Germany has a body that, through independent juries, recommends outstanding films for their cultural and artistic achievements: The FBM or German Film and Media Assessment board. David Narwath's debut feature The Mover, part of our Canada-wide May 15-23 GOETHE FILMS @ digital TIFF Lightbox series
"Loneliness and the City," was assigned the rating "highly recommended:"
A strong feature film debut that tells the dramatic story of a man who finds his son by chance after many years and then does all he can to protect him from a criminal real estate clan.
Walter is a moving man for evictions. As a former weightlifter, he can still lift more heavy furniture than all of his younger colleagues put together. Although even his strength is gradually waning, Walter doesn’t want to quit; his work is all he has. When he discovers one day during a planned eviction that the tenant is his son Jan, Walter decides that he has to find his way back to Jan, whom he left when he was little. Jan, though, has different problems. A real estate clan wants to get him out of his apartment, by force if necessary. Walter wants to do everything possible to help Jan but when he realizes the danger he’s putting himself in, it’s almost too late.
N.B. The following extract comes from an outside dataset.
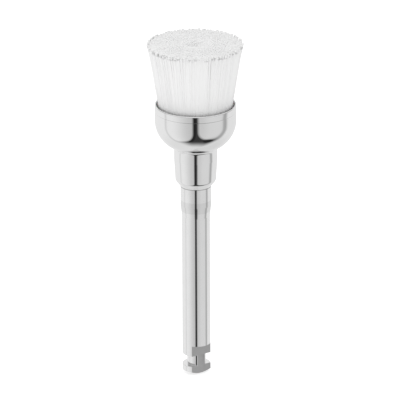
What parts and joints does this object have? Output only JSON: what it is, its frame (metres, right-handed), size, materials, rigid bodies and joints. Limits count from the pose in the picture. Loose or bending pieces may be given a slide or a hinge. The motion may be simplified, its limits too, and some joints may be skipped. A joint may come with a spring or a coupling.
{
  "type": "prophylaxis brush",
  "caption": "Cup-shaped dental polishing brush: flaring white nylon bristles in a round polished metal cup, on a slim latch-type shank with a groove and a driving flat.",
  "frame": {"origin": "tip of the shank's domed latch end, on the shank axis", "axes": "+Z along the shank to the bristle ends, -Y out of the latch flat, +X completes a right-handed frame"},
  "size_m": [0.008, 0.008, 0.0292],
  "materials": {
    "shank_steel": "turned and polished stainless steel",
    "cup_plate": "drawn sheet metal, mirror bright plating",
    "washer_steel": "plain stamped steel",
    "ring_wire": "drawn steel wire",
    "adhesive": "cured clear adhesive",
    "root_nylon": "nylon filaments set in adhesive",
    "bristle_nylon": "translucent white nylon filaments, cut square"
  },
  "bodies": {
    "brush_body": {"latch_shank": "shank_steel", "brush_cup": "cup_plate", "retaining_washer": "washer_steel", "floor_adhesive": "adhesive", "anchor_ring": "ring_wire", "bristle_roots": "root_nylon"},
    "tuft_01": {"tuft_01": "bristle_nylon"},
    "tuft_02": {"tuft_02": "bristle_nylon"},
    "tuft_03": {"tuft_03": "bristle_nylon"},
    "tuft_04": {"tuft_04": "bristle_nylon"},
    "tuft_05": {"tuft_05": "bristle_nylon"},
    "tuft_06": {"tuft_06": "bristle_nylon"},
    "tuft_07": {"tuft_07": "bristle_nylon"},
    "tuft_08": {"tuft_08": "bristle_nylon"},
    "tuft_09": {"tuft_09": "bristle_nylon"},
    "tuft_10": {"tuft_10": "bristle_nylon"},
    "tuft_11": {"tuft_11": "bristle_nylon"},
    "tuft_12": {"tuft_12": "bristle_nylon"},
    "tuft_13": {"tuft_13": "bristle_nylon"},
    "tuft_14": {"tuft_14": "bristle_nylon"},
    "tuft_15": {"tuft_15": "bristle_nylon"},
    "tuft_16": {"tuft_16": "bristle_nylon"},
    "tuft_17": {"tuft_17": "bristle_nylon"},
    "tuft_18": {"tuft_18": "bristle_nylon"}
  },
  "joints": [
    {"name": "tuft_01_flex", "type": "hinge", "parent": "brush_body", "child": "tuft_01", "pos_m": [0.00302, 0, 0.02337], "axis": [0, 1, 0], "range_deg": [0, 10], "stiffness_Nm_per_rad": 0.0026},
    {"name": "tuft_02_flex", "type": "hinge", "parent": "brush_body", "child": "tuft_02", "pos_m": [0.00284, 0.00103, 0.02337], "axis": [-0.342, 0.9397, 0], "range_deg": [0, 10], "stiffness_Nm_per_rad": 0.0026},
    {"name": "tuft_03_flex", "type": "hinge", "parent": "brush_body", "child": "tuft_03", "pos_m": [0.00231, 0.00194, 0.02337], "axis": [-0.6428, 0.766, 0], "range_deg": [0, 10], "stiffness_Nm_per_rad": 0.0026},
    {"name": "tuft_04_flex", "type": "hinge", "parent": "brush_body", "child": "tuft_04", "pos_m": [0.00151, 0.00261, 0.02337], "axis": [-0.866, 0.5, 0], "range_deg": [0, 10], "stiffness_Nm_per_rad": 0.0026},
    {"name": "tuft_05_flex", "type": "hinge", "parent": "brush_body", "child": "tuft_05", "pos_m": [0.00052, 0.00297, 0.02337], "axis": [-0.9848, 0.1736, 0], "range_deg": [0, 10], "stiffness_Nm_per_rad": 0.0026},
    {"name": "tuft_06_flex", "type": "hinge", "parent": "brush_body", "child": "tuft_06", "pos_m": [-0.00052, 0.00297, 0.02337], "axis": [-0.9848, -0.1736, 0], "range_deg": [0, 10], "stiffness_Nm_per_rad": 0.0026},
    {"name": "tuft_07_flex", "type": "hinge", "parent": "brush_body", "child": "tuft_07", "pos_m": [-0.00151, 0.00261, 0.02337], "axis": [-0.866, -0.5, 0], "range_deg": [0, 10], "stiffness_Nm_per_rad": 0.0026},
    {"name": "tuft_08_flex", "type": "hinge", "parent": "brush_body", "child": "tuft_08", "pos_m": [-0.00231, 0.00194, 0.02337], "axis": [-0.6428, -0.766, 0], "range_deg": [0, 10], "stiffness_Nm_per_rad": 0.0026},
    {"name": "tuft_09_flex", "type": "hinge", "parent": "brush_body", "child": "tuft_09", "pos_m": [-0.00284, 0.00103, 0.02337], "axis": [-0.342, -0.9397, 0], "range_deg": [0, 10], "stiffness_Nm_per_rad": 0.0026},
    {"name": "tuft_10_flex", "type": "hinge", "parent": "brush_body", "child": "tuft_10", "pos_m": [-0.00302, 0, 0.02337], "axis": [0, -1, 0], "range_deg": [0, 10], "stiffness_Nm_per_rad": 0.0026},
    {"name": "tuft_11_flex", "type": "hinge", "parent": "brush_body", "child": "tuft_11", "pos_m": [-0.00284, -0.00103, 0.02337], "axis": [0.342, -0.9397, 0], "range_deg": [0, 10], "stiffness_Nm_per_rad": 0.0026},
    {"name": "tuft_12_flex", "type": "hinge", "parent": "brush_body", "child": "tuft_12", "pos_m": [-0.00231, -0.00194, 0.02337], "axis": [0.6428, -0.766, 0], "range_deg": [0, 10], "stiffness_Nm_per_rad": 0.0026},
    {"name": "tuft_13_flex", "type": "hinge", "parent": "brush_body", "child": "tuft_13", "pos_m": [-0.00151, -0.00261, 0.02337], "axis": [0.866, -0.5, 0], "range_deg": [0, 10], "stiffness_Nm_per_rad": 0.0026},
    {"name": "tuft_14_flex", "type": "hinge", "parent": "brush_body", "child": "tuft_14", "pos_m": [-0.00052, -0.00297, 0.02337], "axis": [0.9848, -0.1736, 0], "range_deg": [0, 10], "stiffness_Nm_per_rad": 0.0026},
    {"name": "tuft_15_flex", "type": "hinge", "parent": "brush_body", "child": "tuft_15", "pos_m": [0.00052, -0.00297, 0.02337], "axis": [0.9848, 0.1736, 0], "range_deg": [0, 10], "stiffness_Nm_per_rad": 0.0026},
    {"name": "tuft_16_flex", "type": "hinge", "parent": "brush_body", "child": "tuft_16", "pos_m": [0.00151, -0.00261, 0.02337], "axis": [0.866, 0.5, 0], "range_deg": [0, 10], "stiffness_Nm_per_rad": 0.0026},
    {"name": "tuft_17_flex", "type": "hinge", "parent": "brush_body", "child": "tuft_17", "pos_m": [0.00231, -0.00194, 0.02337], "axis": [0.6428, 0.766, 0], "range_deg": [0, 10], "stiffness_Nm_per_rad": 0.0026},
    {"name": "tuft_18_flex", "type": "hinge", "parent": "brush_body", "child": "tuft_18", "pos_m": [0.00284, -0.00103, 0.02337], "axis": [0.342, 0.9397, 0], "range_deg": [0, 10], "stiffness_Nm_per_rad": 0.0026}
  ]
}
David Nawrath’s debut feature film The Mover (the original German title is Atlas, alluding to the Greek titan burdened with carrying the weight of the world) attains tremendous emotional force as its plot develops and surprises the viewer with its unpredictable and quietly mounting dramaturgical structure.
The people, situations and dialogues never seem artificial or staged, one always has the impression that reality has been captured on the screen in forceful images. As a setting, Frankfurt am Main’s unspent bleakness is employed wonderfully, far from the world of finance. Tobias von dem Borne’s cinematography remains very close to the protagonist and finds expressive and symbolic images.
Lead Rainer Bock moves stoically through the film as Walter. But when his desire to stay under the radar in life is thrown overboard by the encounter with his son, one notices Bock’s great strength of filling the character with life and energy. The rest of the ensemble is also convincing in terms of accuracy and authenticity. Uwe Preuss as an ambitious and overwhelmed CEO who is chummy with his staff but gets involved with the wrong people; Thorsten Merten as a bailiff broken down by divorce and alcoholism, living his life in the certainty that things won’t get any better. And this year's Berlinale Shooting star Albrecht Schuch (Fabian; Berlin Alexanderplatz), who embodies Jan as an open and thoroughly honest person who is determined to oppose the real estate clan.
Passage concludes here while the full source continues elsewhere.